Technology

Nokia and Alcatel-Lucent Merger Enthusiasm Is Dying Quickly

Easy come, easy go. That is what often happens when it comes to the enthusiasm in some big mergers. Now it is becoming more and more evident that enthusiasm for the Nokia Corp. (NYSE: NOK) acquisition of Alcatel-Lucent SA (NYSE: ALU) is dying — and dying hard. In fact, 24/7 Wall St. wonders if this lack of enthusiasm and post-news share price trading might ultimately kill the deal.

24/7 Wall St. was amazed at the deal that Alcatel-Lucent agreed to in its acquisition by Nokia. We even listed our reasons for why Alcatel-Lucent was selling its long-term shareholders down the river in this deal.

Deals of this size are transformative mergers.

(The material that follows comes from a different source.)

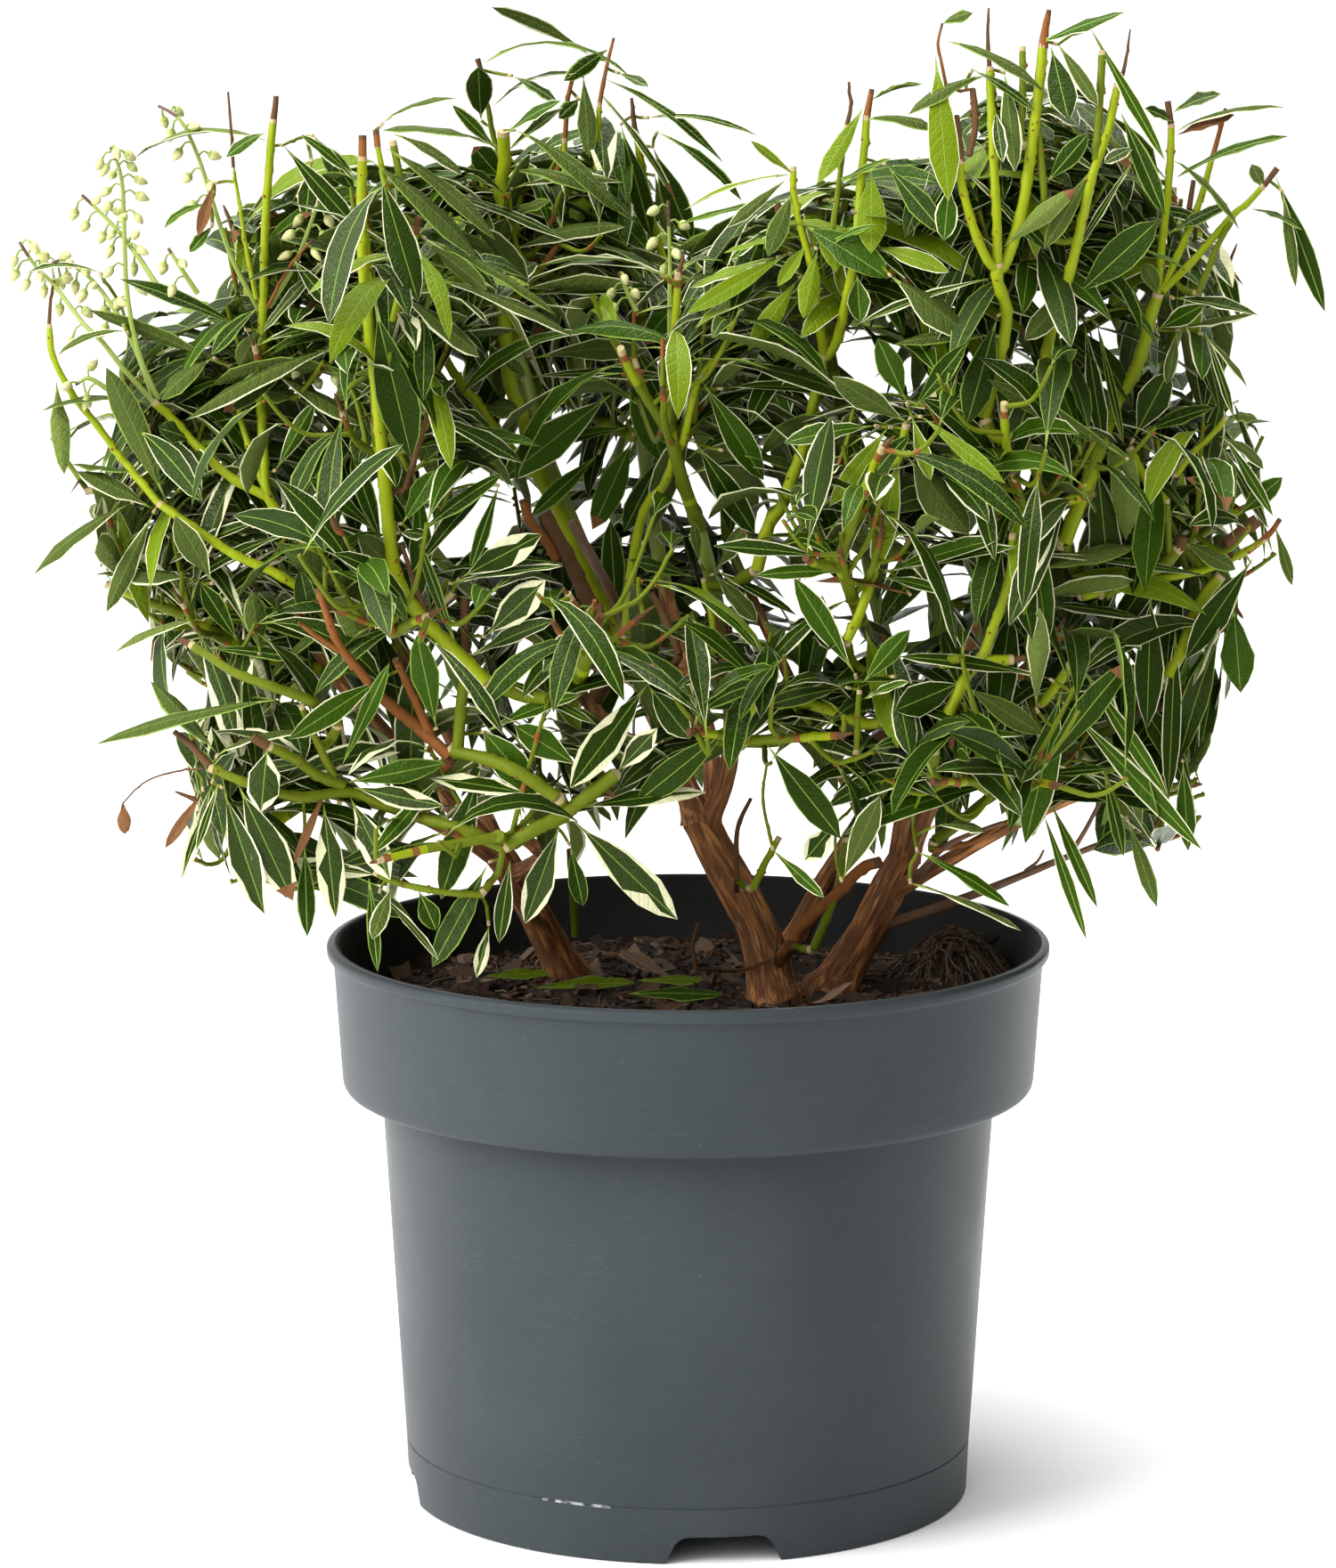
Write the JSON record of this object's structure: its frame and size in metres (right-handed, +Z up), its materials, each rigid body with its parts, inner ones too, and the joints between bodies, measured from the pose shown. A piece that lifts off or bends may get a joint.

The problems here go above and beyond just merging two tech giants. These are two tech giants that have endured massive change, general periods of decline, and massive amounts of global competition over the years. They will also be merging a Finnish company with a company that already had issues integrating the full French and American operations into a stable set of units.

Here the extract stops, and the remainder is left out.